Per diem is the payment of a flat sum to cover food, lodging, and incidental expenses for each day in lieu of a statement of actual costs. Per-diem rates may not exceed the rates set by the U.S. General Services Administration (GSA) for domestic locations and by the U.S. State Department for foreign locations for the dates of travel. When a per diem is used, the MIT Travel Credit Card may not be used as a form of payment.
Per diem may be used in the following two circumstances:
- To obtain reimbursement at a daily rate for expenses of individuals hosted on campus by DLCs
- To obtain reimbursement at a daily rate for expenses while on domestic or international business travel – an alternative to using the MIT Travel Card or to paying out of pocket and obtaining reimbursement for each individual expense.
Per diem may be claimed to cover lodging and/or meals and incidental expenses. On travel day, meals and incidental expense per diem should be pro-rated based on departure and arrival times.

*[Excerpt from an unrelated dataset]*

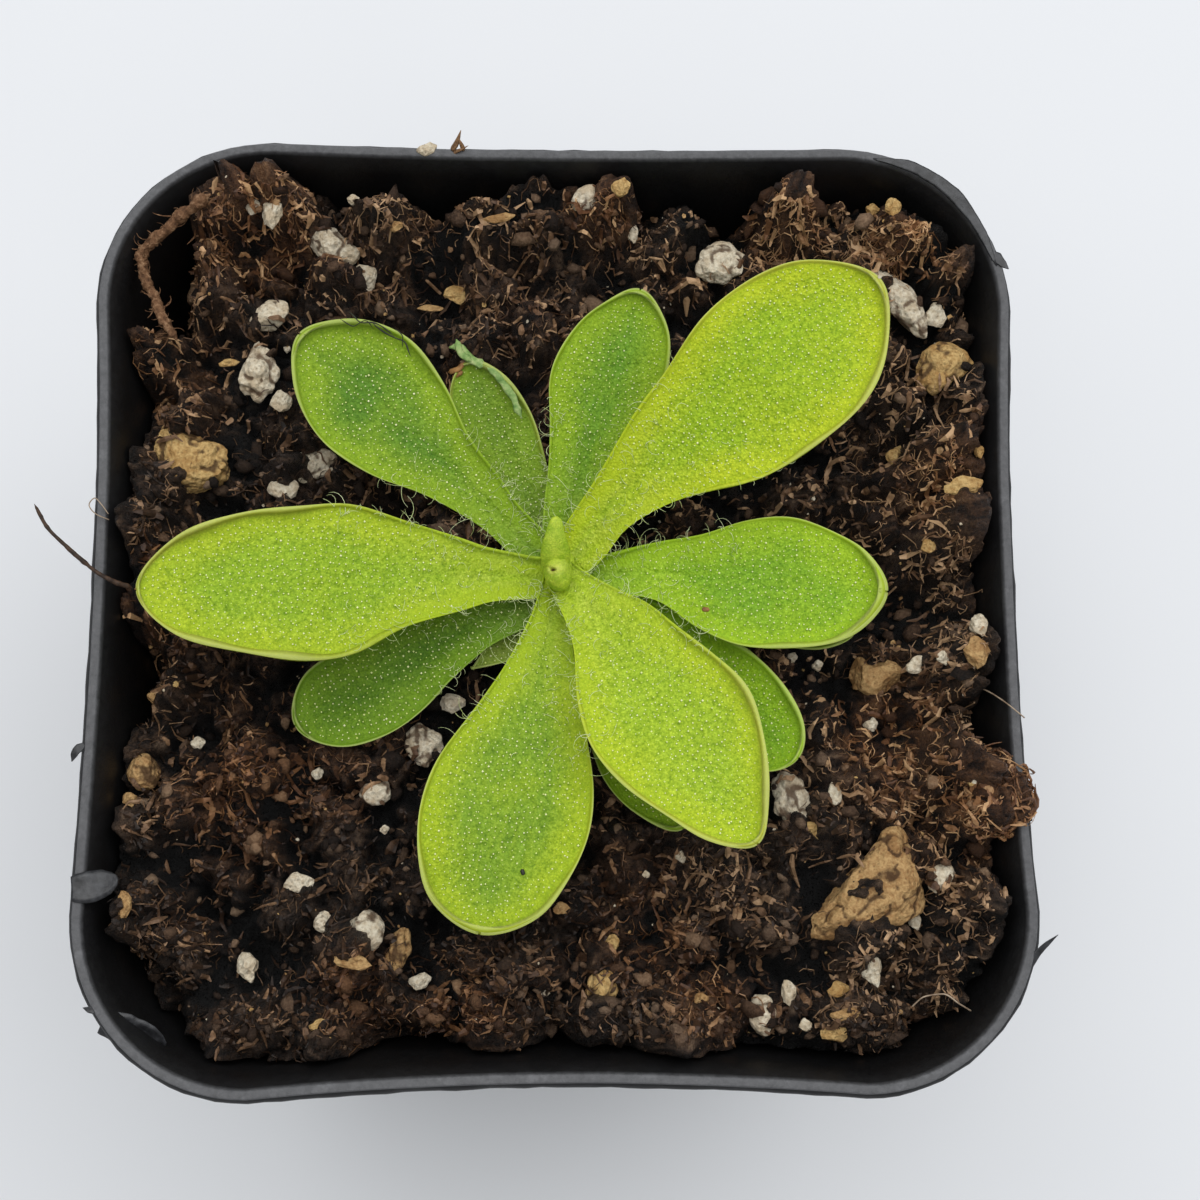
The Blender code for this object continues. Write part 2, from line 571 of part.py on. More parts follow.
def make_soil(obstacles):
    """Peat that fills the pot, with clumps, hollows and a plain hole for the stem."""
    count = SOIL_STEPS + 1
    points = []
    for i in range(count):
        for j in range(count):
            x, y = soil_plan(i, j, RIM_Z + SOIL_TOP)
            limit = keep_below(x, y, obstacles, 2.7) - LEAF_CLEARANCE
            z = min(RIM_Z + soil_height(x, y), limit)
            if i in (0, SOIL_STEPS) or j in (0, SOIL_STEPS):
                x, y = soil_plan(i, j, z)
            points.append((x, y, z))
    faces = []
    for i in range(SOIL_STEPS):
        for j in range(SOIL_STEPS):
            a = i * count + j
            if (i + j) % 2:
                faces.append((a, a + count, a + count + 1))
                faces.append((a, a + count + 1, a + 1))
            else:
                faces.append((a, a + count, a + 1))
                faces.append((a + 1, a + count, a + count + 1))
    border = [(i, 0) for i in range(SOIL_STEPS)]
    border += [(SOIL_STEPS, j) for j in range(SOIL_STEPS)]
    border += [(i, SOIL_STEPS) for i in range(SOIL_STEPS, 0, -1)]
    border += [(0, j) for j in range(SOIL_STEPS, 0, -1)]
    foot = len(points)
    for i, j in border:
        x, y = soil_plan(i, j, SOIL_FOOT)
        points.append((x, y, SOIL_FOOT))
    for index, (i, j) in enumerate(border):
        following = (index + 1) % len(border)
        k, m = border[following]
        faces.append((i * count + j, k * count + m, foot + following, foot + index))
    faces.append(tuple(foot + index for index in range(len(border))))
    soil = add_mesh("soil", points, faces, (0.055, 0.030, 0.018), 0.9)
    fix_normals(soil)
    cut(soil, add_stem_hole())
    return soil


def add_stem_hole():
    """Plain round hole for the stem."""
    rings = []
    for z in (RIM_Z + STEM_FOOT - 0.5, RIM_Z - 1.0):
        ring = []
        for step in range(12):
            angle = 2.0 * math.pi * step / 12
            radius = STEM_RADIUS + 0.4
            ring.append((CROWN_X + radius * math.cos(angle), CROWN_Y + radius * math.sin(angle), z))
        rings.append(ring)
    points, faces = lathe_rings(rings)
    return add_mesh("stem_hole", points, faces)


def grain_points(spec, grow):
    """Points and faces of one lumpy grain."""
    x, y, height, rx, ry, rz, turn, tilt, seed, _ = spec
    work = bmesh.new()
    bmesh.ops.create_icosphere(work, subdivisions=2, radius=1.0)
    spin = Matrix.Rotation(math.radians(turn), 3, "Z") @ Matrix.Rotation(math.radians(tilt), 3, "X")
    points = []
    for vertex in work.verts:
        p = vertex.co
        lump = 1.0 + 0.16 * noise.noise(p * 1.3 + Vector((seed, 0.0, 0.0)))
        lump += 0.05 * noise.noise(p * 3.4 + Vector((0.0, seed, 0.0)))
        scaled = Vector((p.x * (rx + grow), p.y * (ry + grow), p.z * (rz + grow))) * lump
        placed = spin @ scaled
        points.append((x + placed.x, y + placed.y, RIM_Z + height + placed.z))
    faces = [tuple(v.index for v in face.verts) for face in work.faces]
    work.free()
    return points, faces


def make_grains(soil):
    """Large grains, each lying in its own hollow of the soil."""
    for name, spec in GRAINS.items():
        points, faces = grain_points(spec, 0.0)
        add_mesh(name, points, faces, spec[-1], 0.85)
        points, faces = grain_points(spec, 0.45)
        cut(soil, add_mesh(name + "_hollow", points, faces))


def tube(path, radius, sides):
    """Closed tube with rounded ends along a path."""
    path = [Vector(p) for p in path]
    rings = []
    for index, centre in enumerate(path):
        before = path[max(index - 1, 0)]
        after = path[min(index + 1, len(path) - 1)]
        direction = (after - before).normalized()
        aside = direction.cross(Vector((0.0, 0.0, 1.0))).normalized()
        upward = aside.cross(direction)
        size = radius * (0.8 if index in (0, len(path) - 1) else 1.0)
        ring = []
        for step in range(sides):
            angle = 2.0 * math.pi * step / sides
            ring.append(tuple(centre + aside * (size * math.cos(angle)) + upward * (size * math.sin(angle))))
        rings.append(ring)
    return lathe_rings(rings)


def smooth_path(points, steps):
    """Points of a smooth curve through the given ones."""
    lengths = [0.0]
    for start, end in zip(points, points[1:]):
        lengths.append(lengths[-1] + (Vector(end) - Vector(start)).length)
    at = np.linspace(0.0, lengths[-1], steps)
    columns = [interpolate(lengths, [p[axis] for p in points], at) for axis in range(3)]
    return [(float(a), float(b), float(c) + RIM_Z) for a, b, c in zip(*columns)]


def make_twigs():
    """Bent root at the far left and the twig that hangs over the left rim."""
    for name, (radius, points, color) in TWIGS.items():
        path = smooth_path(points, 12)
        ring_points, faces = tube(path, radius, 8)
        part = add_mesh(name, ring_points, faces, color, 0.75)
        fix_normals(part)


def twig_obstacles():
    """Undersides of the twigs as points to keep the soil clear of."""
    found = []
    for radius, points, _ in TWIGS.values():
        for x, y, z in smooth_path(points, 24):
            found.append((x, y, z - radius))
    return np.array(found)


def build():
    """Make every sub-part."""
    clear_scene()
    make_pot()
    make_crown()
    undersides = []
    for name, leaf in LEAVES.items():
        make_leaf(name, leaf)
        fine = lower_grid(leaf_grid(leaf, 24, COLUMNS))
        undersides.append(fine.reshape(-1, 3))
    make_twigs()
    undersides.append(twig_obstacles())
    soil = make_soil(np.concatenate(undersides))
    make_grains(soil)


build()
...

Lodging per diem should only be claimed for the number of nights that the traveler stayed in a hotel. The number of days and the location determining the per diem rate should be cited.
Travelers who want to use per diem to obtain reimbursement for expenses while on domestic travel must obtain prior approval from department heads, laboratory directors or project supervisors associated with the cost object, and VPF Travel. It is not necessary to obtain prior approval in order to use per diem for international travel.
Travelers using Meals and Incidental Expenses per diem should not seek separate reimbursement for incidental expenses. Incidental expenses are covered by the per diem. The Federal Travel Regulation describes incidental expenses as:
- Fees and tips given to porters, baggage carriers, bellhops, hotel maids, stewards or stewardesses and others on ships, and hotel servants in foreign countries.
- Mailing cost associated with filing travel vouchers and payment of charge card billings.